* Required task *
Without altering anything, output the material below.

* Dataset excerpt *
/---

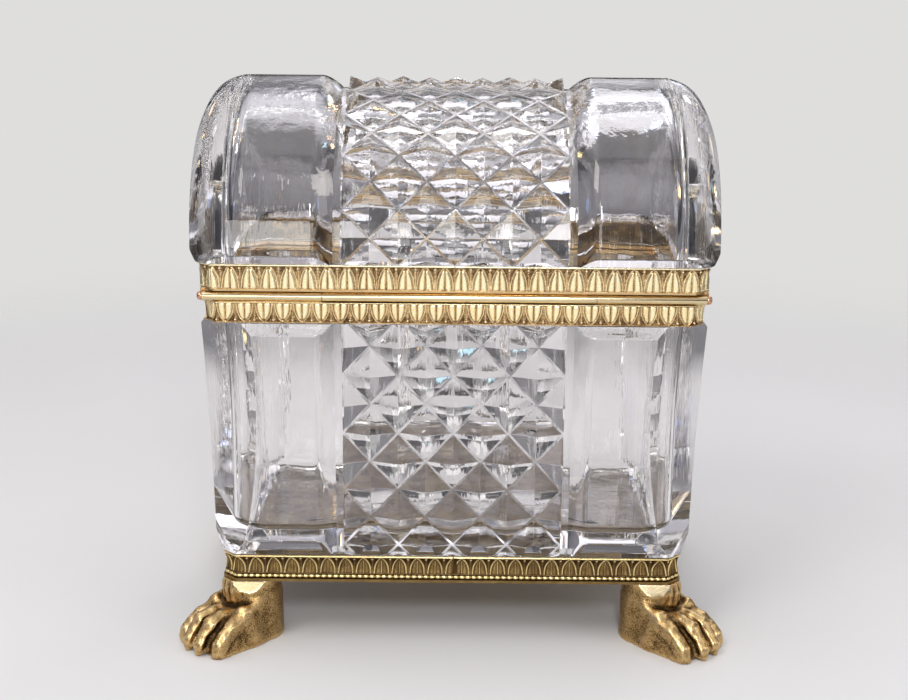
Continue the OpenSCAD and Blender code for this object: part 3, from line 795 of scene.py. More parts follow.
def leaf_strip(name, half, z0, z1, prof, field, tips_up, style, right, left, p0, seam, amp, mat, plain=None, per=30, nf=26):
    a, b = half
    X = a - CANT
    C0 = np.array([(-X, -b), (X, -b), (a, -(b - CANT)), (a, b - CANT), (X, b), (-X, b), (-a, b - CANT), (-a, -(b - CANT))], float)
    s2 = 1 - K / 1.0
    # change of each corner per mm of inset
    k = 1 - K
    dC = np.array([(k, 1), (-k, 1), (-1, k), (-1, -k), (-k, -1), (k, -1), (1, -k), (1, k)], float)
    seg, tt, ss = [], [], []
    s = 0.0
    order = [(0, seam + 0.08, X)] + [(i, None, None) for i in range(1, 8)] + [(0, -X, seam - 0.08)]
    for q, (i, x0, x1) in enumerate(order):
        j = (i + 1) % 8
        L = np.linalg.norm(C0[j] - C0[i])
        if x0 is None:
            t0, t1 = 0.0, 1.0
        else:
            t0, t1 = (x0 + X) / (2 * X), (x1 + X) / (2 * X)
        n = max(8, int(round(L * (t1 - t0) / p0 * per)))
        t = np.linspace(t0, t1, n + 1)
        if q > 0:
            t = t[1:]
        seg += [i] * len(t)
        tt += list(t)
        ss += list(s + (t - t0) * L)
        s += (t1 - t0) * L
    seg, tt, ss = np.array(seg), np.array(tt), np.array(ss)
    sR = X - (seam + 0.08)
    sL = s - (seam - 0.08 + X)
    UR = (X - right[0]) / right[1]
    rem = (-X - left[0]) / left[1]
    M = round(UR + (sL - sR) / p0 - rem)
    UL = M + rem
    U = np.where(ss <= sR, (seam + 0.08 + ss - right[0]) / right[1],
                 np.where(ss >= sL, UL + (ss - sL) / left[1], UR + (ss - sR) / (sL - sR) * (UL - UR)))
    zf0, zf1, base_in = field
    vv = np.linspace(0, 1, nf)
    zf = zf0 + (zf1 - zf0) * vv
    lower, upper = prof
    rows_z = np.array([p[0] for p in lower] + list(zf) + [p[0] for p in upper])
    rows_in = np.array([p[1] for p in lower] + [base_in(q) for q in vv] + [p[1] for p in upper])
    leafv = vv if tips_up else 1 - vv
    nl, nu = len(lower), len(upper)
    H = np.zeros((len(U), len(rows_z)))
    UU, VV = np.meshgrid(U, leafv, indexing="ij")
    h = leaf(UU, VV, style)
    rng = np.random.default_rng(11)
    jit = rng.normal(0, 1, (int(U.max() - U.min()) + 4,))
    h = h * (1 + 0.05 * jit[np.clip(np.round(UU - U.min()).astype(int), 0, len(jit) - 1)])
    # stippled ground
    stip = rng.random(h.shape)
    h = np.maximum(h, 0.17 * stip * (h < 0.10))
    if plain is not None:
        xw = np.where(ss <= sR, seam + 0.08 + ss, 1e3)
        h[(xw > plain[0]) & (xw < plain[1])] = 0.12
    H[:, nl:nl + nf] = h * amp
    inset = np.maximum(rows_in[None, :] - H, 0.0)
    rel = np.ones_like(H) * 0.78
    lip = {"lid": 0.36, "bod": 0.50}.get(name[:3], 0.85)
    rel[:, nl:nl + nf] = np.clip(0.05 + 1.02 * h, 0, 1)
    edge = np.array([0.35 if p[1] > 0.3 else lip for p in lower] + [0] * nf + [0.55 if p[1] > 0.3 else 0.92 for p in upper])
    for r in list(range(nl)) + list(range(nl + nf, nl + nf + nu)):
        rel[:, r] = edge[r]
    # inner face closes the section
    inset = np.concatenate([inset, np.full((len(U), 2), 1.34)], 1)
    rel = np.concatenate([rel, np.full((len(U), 2), 0.4)], 1)
    zz = np.concatenate([rows_z, [rows_z[-1], rows_z[0]]])
    Acorner, Bcorner = C0[seg], C0[(seg + 1) % 8]
    dA, dB = dC[seg], dC[(seg + 1) % 8]
    t = tt[:, None, None]
    tau = inset[:, :, None]
    xy = (1 - t) * (Acorner[:, None, :] + tau * dA[:, None, :]) + t * (Bcorner[:, None, :] + tau * dB[:, None, :])
    pts = np.concatenate([xy, np.broadcast_to(zz[None, :, None], xy.shape[:2] + (1,))], 2)
    return grid_mesh(name, pts, [mat], attr={"relief": rel})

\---

* Complete answer *
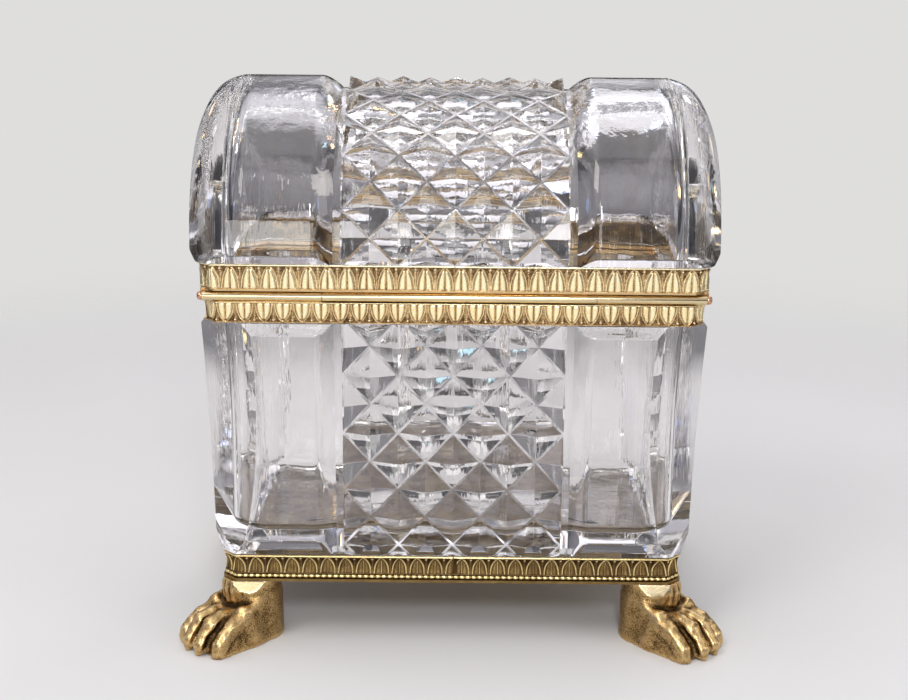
Continue the OpenSCAD and Blender code for this object: part 3, from line 795 of scene.py. More parts follow.
def leaf_strip(name, half, z0, z1, prof, field, tips_up, style, right, left, p0, seam, amp, mat, plain=None, per=30, nf=26):
    a, b = half
    X = a - CANT
    C0 = np.array([(-X, -b), (X, -b), (a, -(b - CANT)), (a, b - CANT), (X, b), (-X, b), (-a, b - CANT), (-a, -(b - CANT))], float)
    s2 = 1 - K / 1.0
    # change of each corner per mm of inset
    k = 1 - K
    dC = np.array([(k, 1), (-k, 1), (-1, k), (-1, -k), (-k, -1), (k, -1), (1, -k), (1, k)], float)
    seg, tt, ss = [], [], []
    s = 0.0
    order = [(0, seam + 0.08, X)] + [(i, None, None) for i in range(1, 8)] + [(0, -X, seam - 0.08)]
    for q, (i, x0, x1) in enumerate(order):
        j = (i + 1) % 8
        L = np.linalg.norm(C0[j] - C0[i])
        if x0 is None:
            t0, t1 = 0.0, 1.0
        else:
            t0, t1 = (x0 + X) / (2 * X), (x1 + X) / (2 * X)
        n = max(8, int(round(L * (t1 - t0) / p0 * per)))
        t = np.linspace(t0, t1, n + 1)
        if q > 0:
            t = t[1:]
        seg += [i] * len(t)
        tt += list(t)
        ss += list(s + (t - t0) * L)
        s += (t1 - t0) * L
    seg, tt, ss = np.array(seg), np.array(tt), np.array(ss)
    sR = X - (seam + 0.08)
    sL = s - (seam - 0.08 + X)
    UR = (X - right[0]) / right[1]
    rem = (-X - left[0]) / left[1]
    M = round(UR + (sL - sR) / p0 - rem)
    UL = M + rem
    U = np.where(ss <= sR, (seam + 0.08 + ss - right[0]) / right[1],
                 np.where(ss >= sL, UL + (ss - sL) / left[1], UR + (ss - sR) / (sL - sR) * (UL - UR)))
    zf0, zf1, base_in = field
    vv = np.linspace(0, 1, nf)
    zf = zf0 + (zf1 - zf0) * vv
    lower, upper = prof
    rows_z = np.array([p[0] for p in lower] + list(zf) + [p[0] for p in upper])
    rows_in = np.array([p[1] for p in lower] + [base_in(q) for q in vv] + [p[1] for p in upper])
    leafv = vv if tips_up else 1 - vv
    nl, nu = len(lower), len(upper)
    H = np.zeros((len(U), len(rows_z)))
    UU, VV = np.meshgrid(U, leafv, indexing="ij")
    h = leaf(UU, VV, style)
    rng = np.random.default_rng(11)
    jit = rng.normal(0, 1, (int(U.max() - U.min()) + 4,))
    h = h * (1 + 0.05 * jit[np.clip(np.round(UU - U.min()).astype(int), 0, len(jit) - 1)])
    # stippled ground
    stip = rng.random(h.shape)
    h = np.maximum(h, 0.17 * stip * (h < 0.10))
    if plain is not None:
        xw = np.where(ss <= sR, seam + 0.08 + ss, 1e3)
        h[(xw > plain[0]) & (xw < plain[1])] = 0.12
    H[:, nl:nl + nf] = h * amp
    inset = np.maximum(rows_in[None, :] - H, 0.0)
    rel = np.ones_like(H) * 0.78
    lip = {"lid": 0.36, "bod": 0.50}.get(name[:3], 0.85)
    rel[:, nl:nl + nf] = np.clip(0.05 + 1.02 * h, 0, 1)
    edge = np.array([0.35 if p[1] > 0.3 else lip for p in lower] + [0] * nf + [0.55 if p[1] > 0.3 else 0.92 for p in upper])
    for r in list(range(nl)) + list(range(nl + nf, nl + nf + nu)):
        rel[:, r] = edge[r]
    # inner face closes the section
    inset = np.concatenate([inset, np.full((len(U), 2), 1.34)], 1)
    rel = np.concatenate([rel, np.full((len(U), 2), 0.4)], 1)
    zz = np.concatenate([rows_z, [rows_z[-1], rows_z[0]]])
    Acorner, Bcorner = C0[seg], C0[(seg + 1) % 8]
    dA, dB = dC[seg], dC[(seg + 1) % 8]
    t = tt[:, None, None]
    tau = inset[:, :, None]
    xy = (1 - t) * (Acorner[:, None, :] + tau * dA[:, None, :]) + t * (Bcorner[:, None, :] + tau * dB[:, None, :])
    pts = np.concatenate([xy, np.broadcast_to(zz[None, :, None], xy.shape[:2] + (1,))], 2)
    return grid_mesh(name, pts, [mat], attr={"relief": rel})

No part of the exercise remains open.